** START OF Source excerpt **
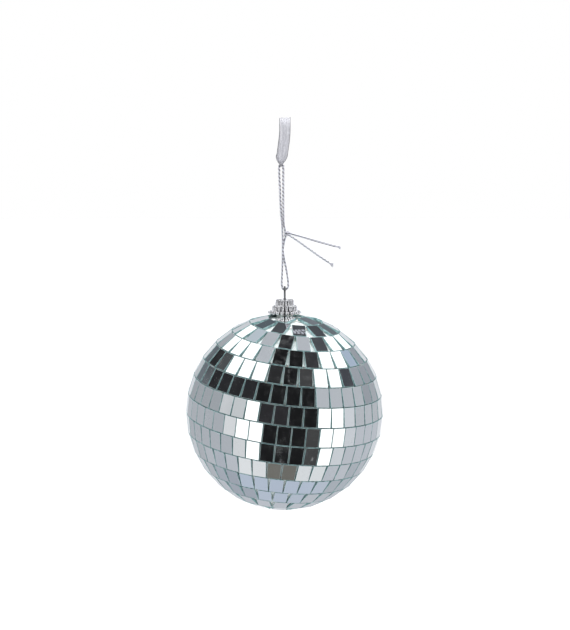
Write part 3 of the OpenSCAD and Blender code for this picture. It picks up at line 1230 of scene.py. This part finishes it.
@dataclass
class SheerRibbon:
    """A strip of sheer ribbon over the rod and through the cord, its ends lapped behind."""

    width: float = 5.6 * MM
    thickness: float = 0.12 * MM
    gathered_width: float = 0.84 * MM
    pleats: int = 5
    pleat_depth: float = 0.26 * MM
    gather_from: float = 0.9 * MM
    gather_to: float = 6.6 * MM
    ripple: float = 0.22 * MM
    back_slip: float = 0.6 * MM
    points_across: int = 57
    step: float = 0.4 * MM
    fold: tuple[float, float, float] = (-1.75 * MM, 0.0, -24.4 * MM)
    route: list = field(default_factory=lambda: metres([
        [0, 4.15, -9], [0.1, 4.15, -6], [0.1, 4.15, -4], [0.1, 3.6, -1.95], [0.1, 2.1, -0.4],
        [0.1, 0, 0.15], [0.1, -2.1, -0.4], [0.1, -3.6, -1.95], [0.1, -4.15, -4],
        [0.05, -4.1, -7], [-0.25, -3.7, -11], [-0.8, -3.1, -15], [-1.35, -2.4, -19],
        [-1.7, -1.5, -22.4], [-1.75, -0.8, -23.9], [-1.75, 0, -24.4], [-1.75, 0.8, -23.9],
        [-1.7, 1.5, -22.4], [-1.35, 2.4, -19], [-0.8, 3.2, -15], [-0.3, 4.1, -11],
        [0, 4.75, -8], [0.1, 4.75, -6],
    ]))

    def build(self) -> None:
        line = smooth_route(self.route, self.step)
        ribbon = stand("ribbon_strip", self.strip(line))
        ribbon.data.materials.append(SheerCloth("sheer ribbon").make())
        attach(ribbon, Body.RIBBON.value)
        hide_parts("ribbon_loop")
        route_length(line)
        log.info("ribbon: %.1f mm long", route_length(line) / MM)

    def strip(self, line: np.ndarray) -> bpy.types.Mesh:
        """The cloth itself, flat at the rod and pleated where the cord gathers it.

        Args:
            line: The ribbon's middle line.

        Returns:
            The mesh, with its weave's places.
        """
        share = np.linspace(-1, 1, self.points_across)
        rings, weave, run = [], [], 0.0
        for i, here in enumerate(line):
            ahead, behind = line[min(i + 1, len(line) - 1)], line[max(i - 1, 0)]
            way = (ahead - behind) / np.linalg.norm(ahead - behind)
            out = np.cross([1.0, 0.0, 0.0], way)
            out /= np.linalg.norm(out)
            wide = np.cross(way, out)
            away = np.linalg.norm(here - np.array(self.fold))
            f = min(1.0, max(0.0, (away - self.gather_from) / (self.gather_to - self.gather_from)))
            spread = math.sin(f * math.pi / 2) ** 1.2
            half = (self.gathered_width + (self.width - self.gathered_width) * spread) / 2
            pleat = self.pleat_depth * math.sqrt(1 - spread) * np.sin(math.pi * self.pleats * share)
            sway = self.ripple * spread * np.sin(3.1 * share + 420 * run) * np.cos(5.3 * share - 190 * run)
            lift = pleat + sway
            slip = self.back_slip * math.sin(math.pi * f) * (here[1] > 0)
            slid = np.array([slip, 0, 0])
            skin = [here + wide * (half * u) + out * h - slid for u, h in zip(share, lift)]
            thick = out * self.thickness / 2
            rings.append(np.array([p + thick for p in skin] + [p - thick for p in skin[::-1]]))
            across = share * self.width / 2
            weave += [(a, run, u) for a, u in zip(np.r_[across, across[::-1]], np.r_[share, share[::-1]])]
            run += float(np.linalg.norm(ahead - here))
        sides = 2 * self.points_across
        made = mesh_of("ribbon_strip", np.vstack(rings), ring_faces(len(rings), sides))
        attribute(made, "weave", "FLOAT_VECTOR", "POINT", np.array(weave))
        return face_out(made)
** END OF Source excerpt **
*Directions:* Using the material above, quote the first line and each line after it, stopping at and including the line that holds "strip of sheer".

*Full answer:*
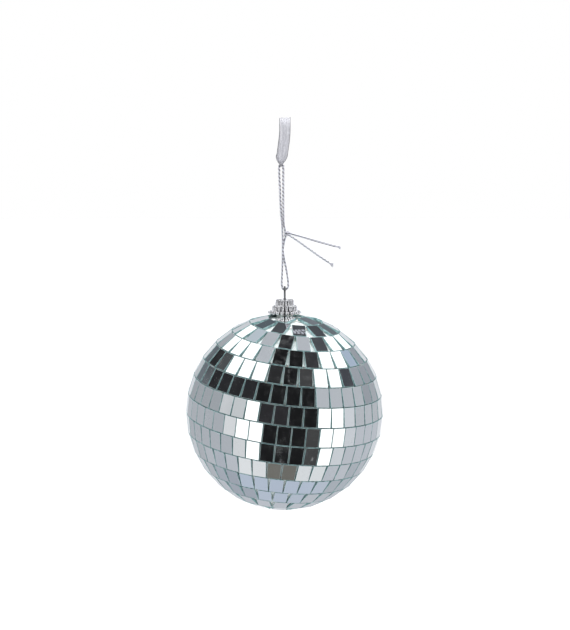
Write part 3 of the OpenSCAD and Blender code for this picture. It picks up at line 1230 of scene.py. This part finishes it.
@dataclass
class SheerRibbon:
    """A strip of sheer ribbon over the rod and through the cord, its ends lapped behind."""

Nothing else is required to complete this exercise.